Amid surging inflation, economists expected the central bank’s interest rate hike on Wednesday to be hefty: three-quarters of a percentage point. But with its credibility on the line, the Bank of Canada surprised everyone and spiked its policy rate higher by a full percentage point, to 2.5 per cent.

Governor Tiff Macklem conceded the central bank’s “credibility is being tested” and that it had to forcefully demonstrate its will to corral inflation. Higher interest rates generally require many months to take hold and slow a hot economy. But a rare episode like Wednesday’s serves the immediate purpose of a declaration from the Bank of Canada to the many Canadians and businesses that believe inflation won’t ease any time soon. Mr. Macklem’s percentage-point hike is half economics and half psychology.

This is new terrain for many people. Rampant inflation existed in the hazy past, during the 1970s, oil embargoes and a stagnant economy. Relatively high interest rates in Canada lasted until the early 1990s. Everyone got used to low inflation and low rates in the decades that followed. Central bankers seemed in full control. Tectonic shifts like China’s rise in the world economy kept the prices of goods low. Technology got faster and cheaper. Oil prices were mostly modest.

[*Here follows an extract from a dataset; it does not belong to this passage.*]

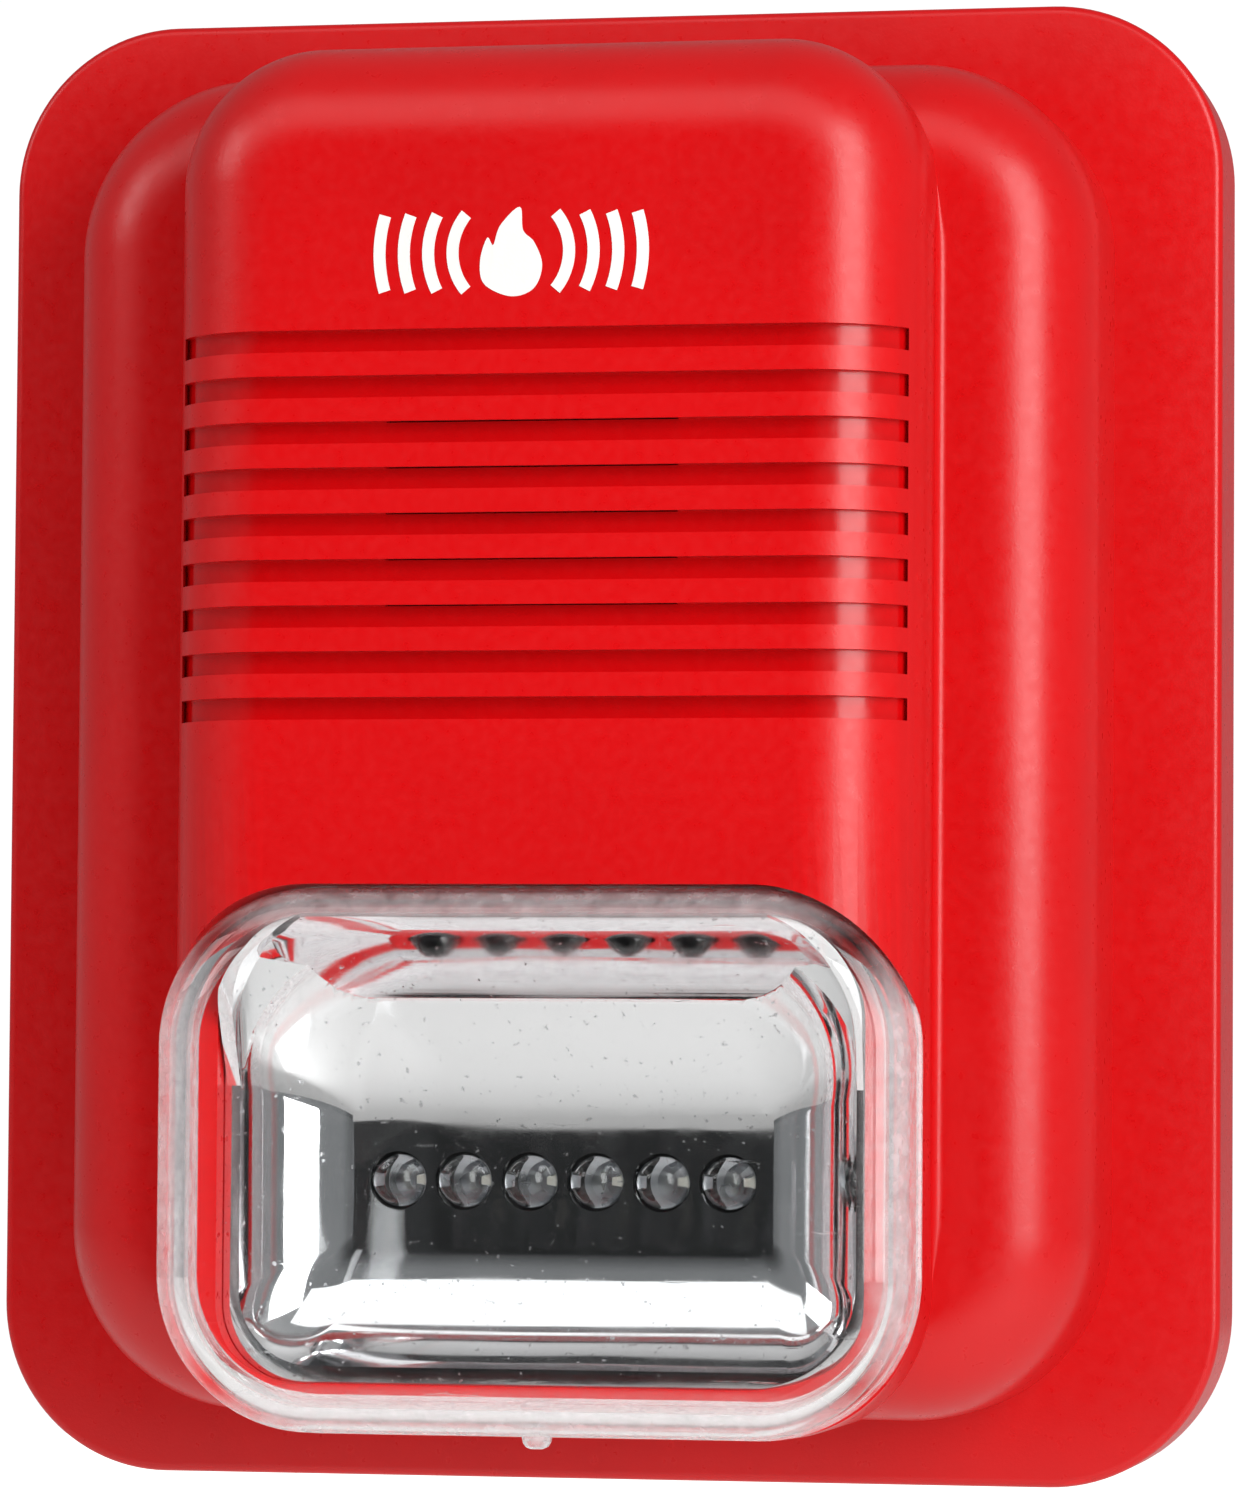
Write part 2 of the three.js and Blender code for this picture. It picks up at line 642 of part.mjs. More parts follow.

The pandemic upended everything. When inflation percolated last year, central bankers dubbed it transitory. There was no chorus of calls for aggressive action. There were specific pressures like out-of-control housing prices, but the broader economy was in convalescence. Even last fall, economists predicted a return to low inflation by the end of this year. At the start of 2022, the focus was Omicron, not inflation.

Then the world gunned a cold engine. Pandemic restrictions vanished. No one travelled, until everyone travelled. Demand for labour went ballistic. Add in the war in Ukraine, and oil and food prices spiralled higher. Inflation is everywhere. If 7.7 per cent in May in Canada seems bad, look at the United States, which on Wednesday booked 9.1 per cent in June.

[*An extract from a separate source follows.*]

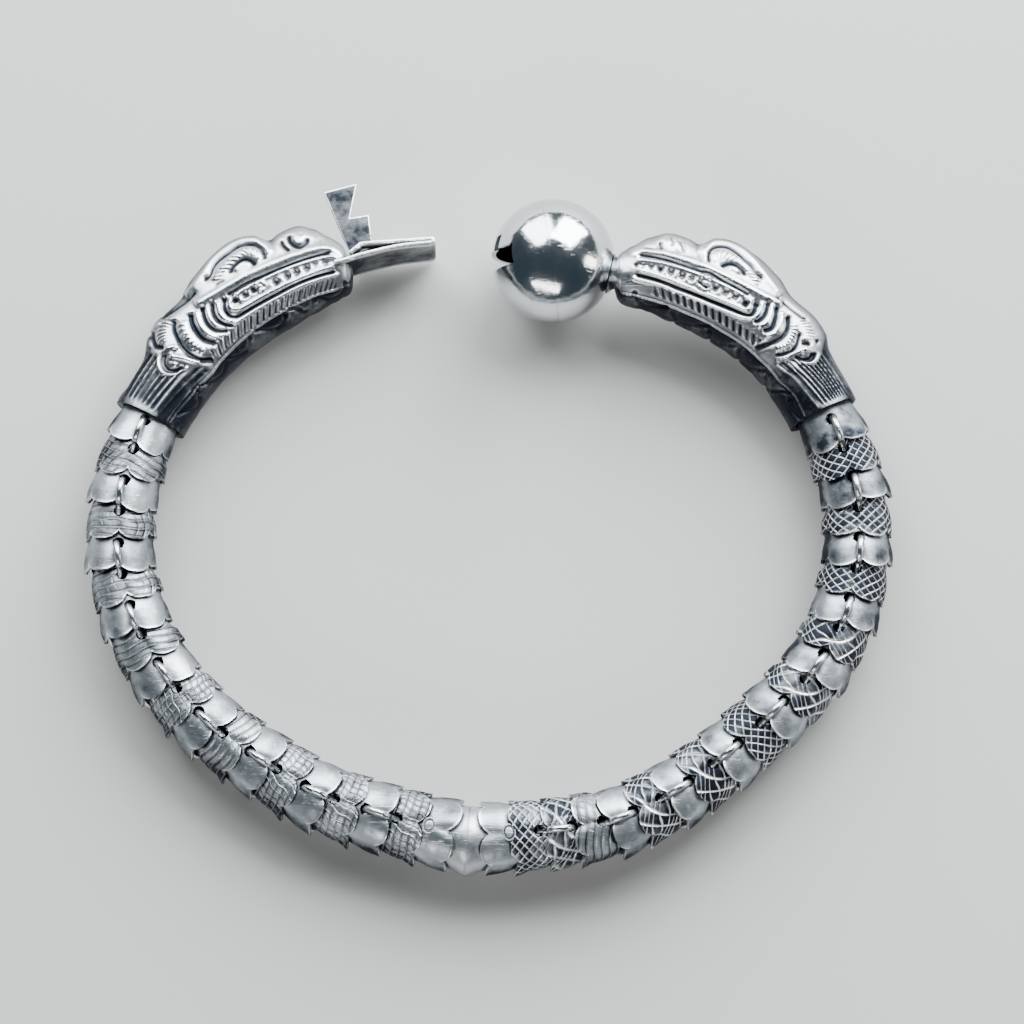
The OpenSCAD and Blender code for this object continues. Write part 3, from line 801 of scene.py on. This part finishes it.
chasing["right"] = {
    "crease": [(-10, -25), (12, -23), (32, -21.5), (44, -23), (56, -25.5), (75, -24.3), (92, -24.7), (113, -23.8),
               (141, -24.7),
               (162, -23.8), (187, -23.4), (203, -22), (220, -20.5), (240, -18.5), (262, -16)],
    "crests": [-8, -3.4, 1.3, 6, 9.5, 12.5, 15.7, 18.9, 21.8, 25.2, 29],
    "lean": [(-8, -0.12), (-3.4, -0.17), (1.3, -0.14), (6, -0.15), (12, -0.09), (20, -0.03), (29, 0.02)],
    "fluteEnd": [(-12, 72), (-6, 70), (0, 66), (5, 58), (12, 48), (20, 50), (28, 54)],
    "ridges": [
        ([(106, 33), (120, 28.5), (150, 26), (190, 26.5), (225, 27.5), (243, 26.5), (252, 20)], 4.0, 0.28),
        ([(119, 4.5), (128, -0.5), (140, -3.8), (162, -6.3), (187, -6.3), (203, -5.5), (220, -3), (240, -1.3),
          (250, 0.5)], 2.0, 0.22),
        ([(140, 17.5), (132, 15), (129.5, 10), (133, 5.5), (145, 3.5), (166, 1.5), (187, 1), (203, 2.5), (225, 5),
          (245, 8)], 2.2, 0.20),
        ([(138, 17.5), (165, 17), (190, 17.5), (225, 18.5), (247, 18)], 2.2, 0.20),
        ([(58.7, 22), (62, 15.5), (65.3, 8.7), (68.7, 0.3), (72, -8), (77, -15)], 2.6, 0.28),
        ([(53, 25), (49.7, 17), (50, 11.5), (54, 6.5), (60, 3.5)], 1.5, 0.20),
        ([(3, -6.3), (25, -9.7), (49, -12), (60, -14.7), (73, -17)], 1.3, 0.16),
        ([(91, 26), (84, 19), (80, 11), (79.5, 3), (84, -7)], 3.6, 0.14),
        ([(105, 27), (98.5, 20), (95.5, 12), (95.5, 4), (101, -5)], 3.0, 0.24),
        ([(115, 27), (110.5, 20), (108, 12), (108.5, 5), (114, -1.5)], 2.6, 0.24),
        ([(123, 23), (120, 17), (118.8, 10), (121, 2.5)], 2.4, 0.22),
        ([(112, 38), (125, 42), (138, 47.5), (150, 53), (162, 57), (174, 57), (184, 53), (191, 45),
          (191, 36)], 3.2, 0.26),
        ([(135, 36), (146, 41.5), (155, 44.5), (165, 46), (174, 44.5), (178, 39), (177, 33)], 3.6, 0.12),
        ([(135, 11.5), (165, 10), (200, 10.5), (245, 13)], 6.0, 0.17),
        ([(152, 34), (159, 36.5), (165, 34)], 2.8, 0.16)],
    "grooves": [
        ([(57, 21), (54.5, 17), (54, 12), (58, 6.2), (64, 3.7), (68, 4.5)], 2.6, 0.42),
        ([(61, 12), (64.5, 5.5)], 1.2, 0.2),
        ([(62, 20), (66, 21), (69, 18), (69, 14.5)], 1.9, 0.34),
        ([(65, 33), (62, 29.5), (63, 26.5)], 1.9, 0.3),
        ([(80, 37), (90, 35.3), (100, 34.5), (117, 34.3)], 1.5, 0.22),
        ([(79, 24), (73.7, 15.3), (71.6, 8.7), (72, 2), (75.3, -5.5), (80, -12)], 1.8, 0.36),
        ([(68, -6), (73, -10.5), (78, -14)], 1.4, 0.22),
        ([(98, 28), (91, 21), (88, 14.5), (87.4, 7.8), (88.7, 1.2), (92.8, -8), (97, -16), (100, -21)], 2.5, 0.42),
        ([(111, 28.5), (106, 21), (102.8, 13.7), (101, 7.8), (102.8, 2.8), (107, -2)], 2.2, 0.40),
        ([(118.5, 26), (115.3, 18.7), (114, 12), (115.3, 5.3), (119.5, -0.5)], 1.9, 0.38),
        ([(127, 19), (124.8, 12), (124, 7), (126, 3.2), (132, 1), (145, -0.9), (166, -3), (187, -3), (203, -2.2),
          (220, 0.3),
          (240, 2.7), (247, 2.4)], 2.0, 0.38),
        ([(135, 20.8), (162, 20.8), (178, 22.8), (188, 21.2), (203, 21.6), (220, 22.8), (240, 23.3),
          (246, 22)], 1.3, 0.28),
        ([(172.5, 6.8), (179, 9), (187, 10.8)], 1.5, 0.36),
        ([(171.7, 6.2), (179, 2.4), (188.3, 7)], 0.9, 0.2),
        ([(132, 41.6), (141, 43), (147, 46.5), (153, 48.5), (161, 51.5), (170, 53.3), (176.7, 52), (182.5, 47.8),
          (184.6, 42.8),
          (183.3, 36), (180, 32)], 1.3, 0.30),
        ([(146.5, 35.5), (153.3, 39), (160, 40.3), (165, 39), (169, 35.3), (171, 31.5)], 1.8, 0.36),
        ([(213.5, 46), (208, 39.5), (206, 33)], 1.0, 0.16),
        ([(211, 36.5), (213, 32.5)], 1.6, 0.3),
        ([(222, 46.5), (217.2, 41), (219, 35)], 1.0, 0.18),
        ([(227.5, 41), (226.7, 34.5), (222.5, 31.8)], 1.4, 0.28),
        ([(229, 31.3), (243, 31)], 1.2, 0.22),
        ([(0, -27), (12, -31), (22, -33), (28.5, -30.5), (33.5, -25)], 1.5, 0.26),
        ([(35.5, -22.5), (43.7, -29.7), (50.3, -36.3), (57, -40), (64, -38), (70, -32), (71, -26)], 1.6, 0.32),
        ([(72, -26.5), (81, -33.8), (92, -39), (103, -40), (111, -35), (115.5, -29)], 1.6, 0.30),
        ([(111, -26.5), (122, -32), (131, -36.3), (142, -39), (150, -37), (154, -29)], 1.6, 0.30),
        ([(153, -25.5), (166, -30.5), (176, -34.5), (188, -35.5), (197, -32), (200.5, -26)], 1.7, 0.32),
        ([(205, -22.2), (220, -26.3), (229, -28), (238, -25), (243, -18)], 1.7, 0.32)],
    "rows": [
        ([(88, 25), (82, 19), (79, 12), (78.5, 4), (82, -5)], 3.8, (3.5, 3.5), 0.0, 0.2),
        ([(65, 27), (71, 30), (78, 33), (88, 34.5)], 4.2, (3.1, 3.4), 0.45, 0.18),
        ([(100, -13), (130, -13.5), (160, -13.5), (190, -12.5), (230, -9.5)], 5.5, (8.5, 8.0), -0.6, 0.24),
        ([(132, 35), (140, 38), (149, 42)], 4.5, (3.8, 3.8), 0.9, 0.16),
        ([(158, 46), (166, 45.5), (174, 43.5), (179, 38)], 4.5, (4.2, 4.2), 0.3, 0.16)],
    "pits": [
        (135.4, 12, 3.4, 0.42), (146.7, 11.8, 3.2, 0.42), (156.7, 11, 3.5, 0.42), (167.5, 10.3, 3.4, 0.42),
        (191.7, 10.3, 2.6, 0.32),
        (201.3, 10.5, 3.3, 0.42), (212.5, 11.2, 3.2, 0.4), (223, 12, 3.1, 0.4), (232, 12.8, 2.6, 0.34),
        (240, 13, 2.4, 0.3),
        (246.5, 13, 2.0, 0.25), (117.8, 25.3, 2.4, 0.2), (126.3, 17.8, 2.8, 0.25),
        (31, -28, 3, 0.2), (70.5, -29, 3, 0.22), (114, -31, 3, 0.2), (154, -31, 3, 0.2), (200.3, -28, 3, 0.2),
        (245, -16, 3, 0.2)],
    "bosses": [(64, 15, 3.2, 0.22), (221, 40, 7.5, 0.22), (158, 34, 5, 0.12)],
    "knot": (179, 15),
}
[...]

Now central banks are scrambling. The Bank of Canada on Wednesday said it miscalculated key factors such as oil prices. But oil is hard to predict, as is the onset of war. Central banks influence neither. So Mr. Macklem is left to convince Canadians he can get the job done. It starts with his push on Wednesday to re-establish credibility.

There are major risks involved with so aggressive a rate hike. Economists who hadn’t feared inflation last year these days warn of potential recession. Sectors such as housing are already feeling the higher rates, and this will intensify. History indicates that reducing high inflation while avoiding a recession can’t be done, yet the Bank of Canada believes it can pull off this double trick. That remains a big maybe.

These are, however, weird times. Yes, higher rates in the past have led to economic contraction, but there’s no past that really resembles the present: rapidly rising interest rates, but up from basically zero and still relatively low; unemployment at a record low, with record job vacancies; a continuing pandemic; war in Eastern Europe. Add it up and it’s hard to rely on historical comparisons.

There also are indications that inflation might be peaking. Oil, wheat, lumber and shipping rates are falling. For inflation to keep going at 8 per cent, oil would have to almost double.

Then there’s the complicated big picture question: Have things really changed – is the long era of low rates and low inflation over?

Some experts say yes, given shifts such as disruptions to global trade, climate heating and an aging population. Jean Boivin, an investment executive and former Bank of Canada deputy governor, recently wrote in the Financial Times that the past four decades, for the world economy and central bankers, were defined in part by “good luck.” Our collective economic luck – factors that kept inflation and rates low – may have run out.

The Bank of Canada is fixated on inflation. It’s too high, too widespread and too many people think it’s not going away. It had to act, and it did. It’s fair to say the bank is playing catchup. But it now clearly moves with force.

What’s not clear is whether it’ll work. Can the central bank both ease inflation and avert recession? The path to success, Mr. Macklem said, is narrowing. The cost of missteps is high.